In "Report on the Canine Auto-Mechanical Soviet Threat", writer/director Alex Ross Perry and narrator Eric Stolze weaves together news, propaganda, animation, and children's shows to weave a strange conpiracy theory of the Soviet takeover of the United States via sentient cars and brainwashed dogs. In the final episode "The Gunshot Heard 'Round the World'", David Lowery makes film noir even more noirish in its black and white sharp angles, as a man recounts a tale of murder and insanity. While not quite as successful as the previously mentioned episodes, these two allows for more creative freedom and a way to turn our minds to how we view old footage and its meaning.
Some of the episodes put an altered (though not too different) narrative on an old film. Baena's episode takes the old film Made for Each Other, about a couple dealing with difficult parents, and imposes a narrative about dealing with difficult parents. It's twisted a bit to be a 'Friendsgiving Dinner', and this time the couple have to deal with the husband's divorced Mom and Dad, brilliantly voices by Nick Offerman and Megan Mullaly, and it's certainly both light and clever, if a bit long. Writer/director Kris Rey turns to the great Roger Corman's Swamp Women to tell of four women trying to get what's owed them, though in thise case they are factory workers as opposed to convicts, and voiced by Gillian Jacobs, Naomi Ekperigin, Kate Muccuci, and Alia Shawkat, it's a pretty hilarious twist. and Jay Duplass certainly puts a twist on both the western and the war film with "The Cowboy President", apparently inspired by true events, combining footage of Burt Lancaster with that of Ronald Reagan, about men tryiong to prove that Reagan is mentally unfit for office, It's certainly amusing, if a bit too long.

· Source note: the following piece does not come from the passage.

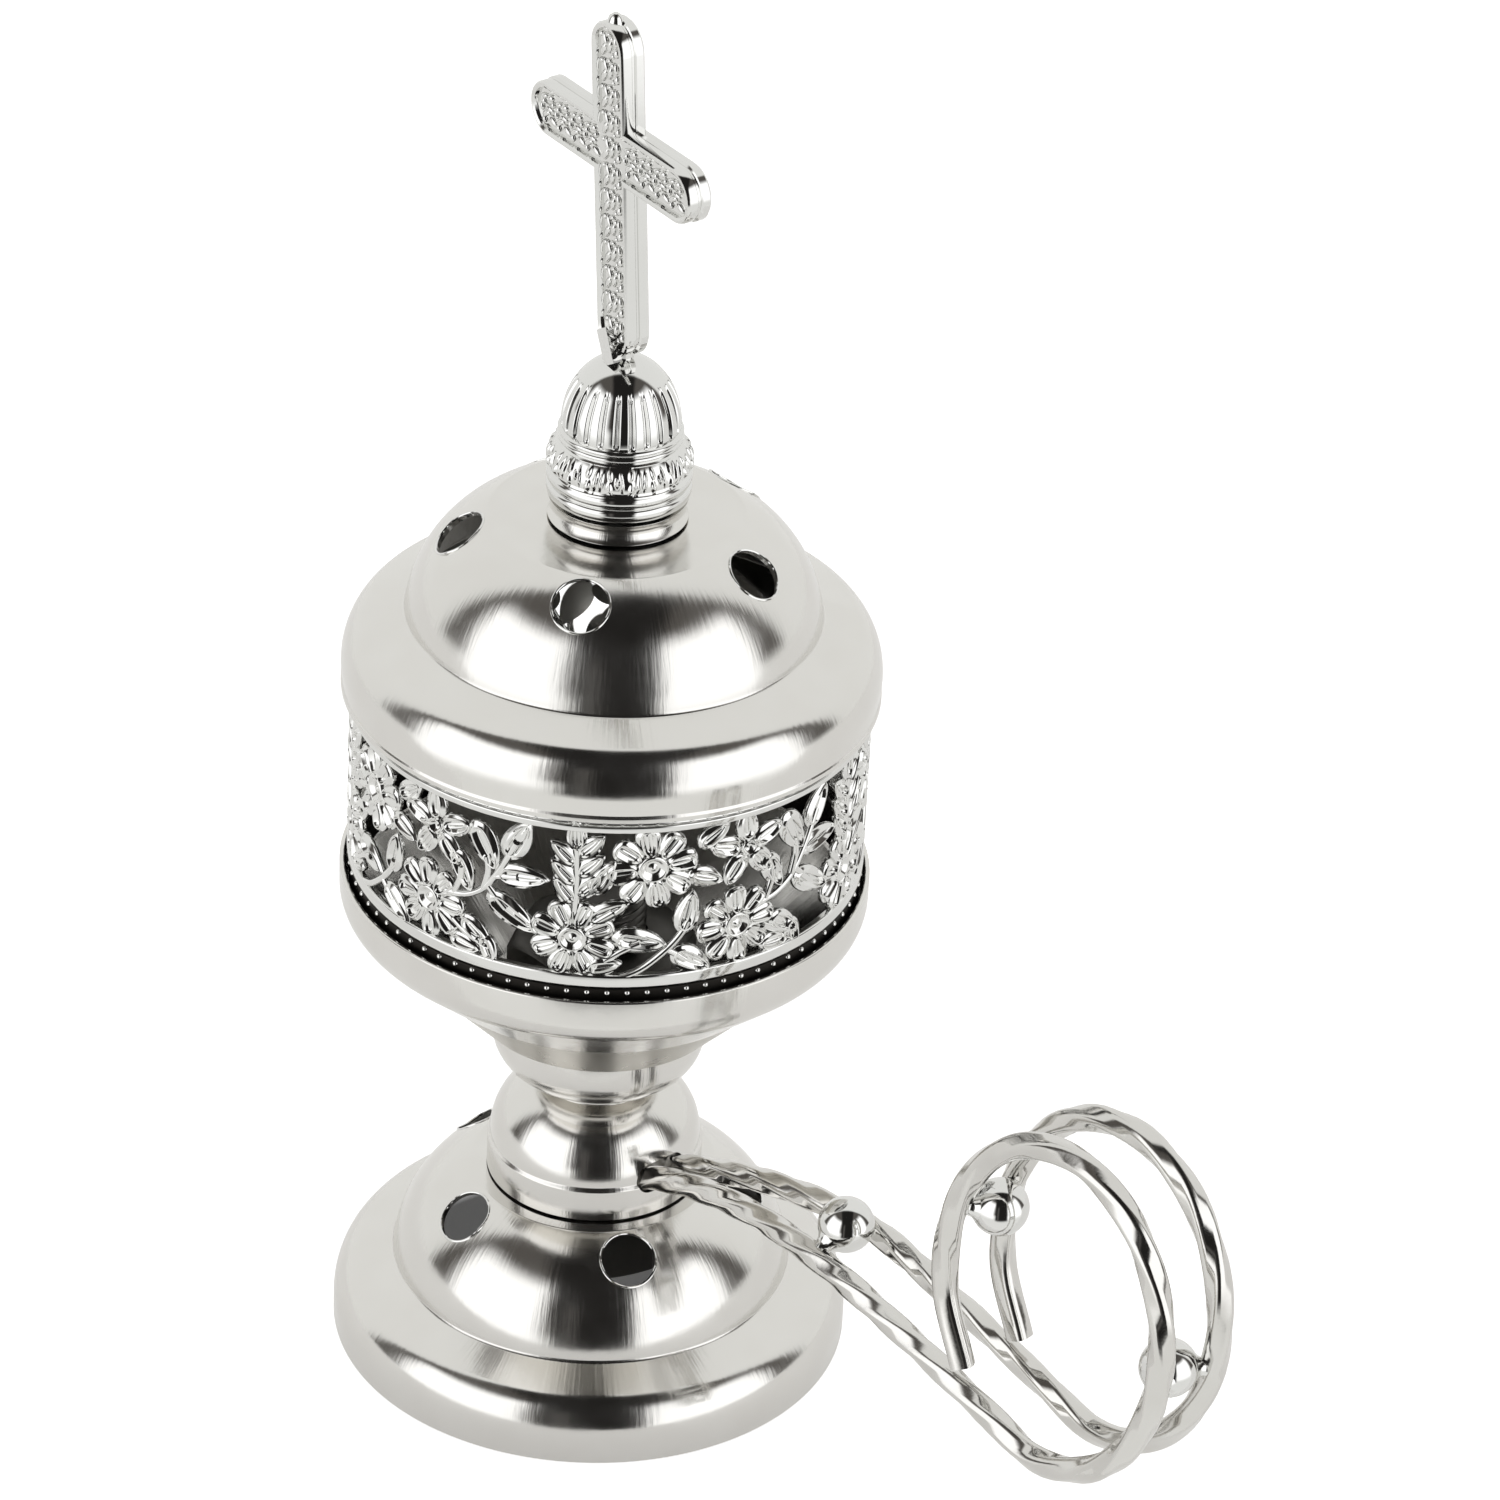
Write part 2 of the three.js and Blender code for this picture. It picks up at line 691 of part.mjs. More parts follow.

Mel Eslyn's episode "After the End" has a ski patrol searching for a cave monster, using Corman's Beast from Haunted Cave. Again, there's not a lot of alteration, just a fun use of voices like Dan Stevens to play with the story a bit. And fans of Night of the Living Dead can certainly appreciate and enjoy Marta Cunningham's episode 'Attack of the Karens', in which white women, overcome by a strange haze, make their Karen-esque presence felt for one hapless Black man, recently moved to the suburbs. This is the most inventive of the episodes that add a twist to long stretches of footage to a single film, bringing out the subtext of the source material.
The least successful of the episodes is #9, "One Gay Wedding and a Thousand Funerals", which uses footage from the Anne Baxter Film Carnival Story to tell the tale of a straight man so desperate to stop gay marriage that he creates a huge ladder, off which straight people jump, in protest. A funny joke, no doubt, but not one that can be sustained for nearly 30 minutes. That's really the crutch of an otherwise successful experiment in television; most, if not all, of these episodes would be improved with a shorter running time. Most lose steam at about the 20 minute mark, even the stronger ones, and the viewing mind starts to wander. A tighter control of the narrative and keeping things tight would have helped some of the weaker episodes from losing energy.
But it's certainly a worthwhile adventure, not only filmmakers but also for a viewer willing to proverbially dip their toe not only into some retro-styled comedy, but also to expand their horizons on experimental television. This kind of experimentation is usually relegated to small festivals and arthouse cinemas, not often seen on mainstream television, so take advantage will it's available.
Cinema Toast is now streaming on Showtime in the USA, and on Crave in Canada.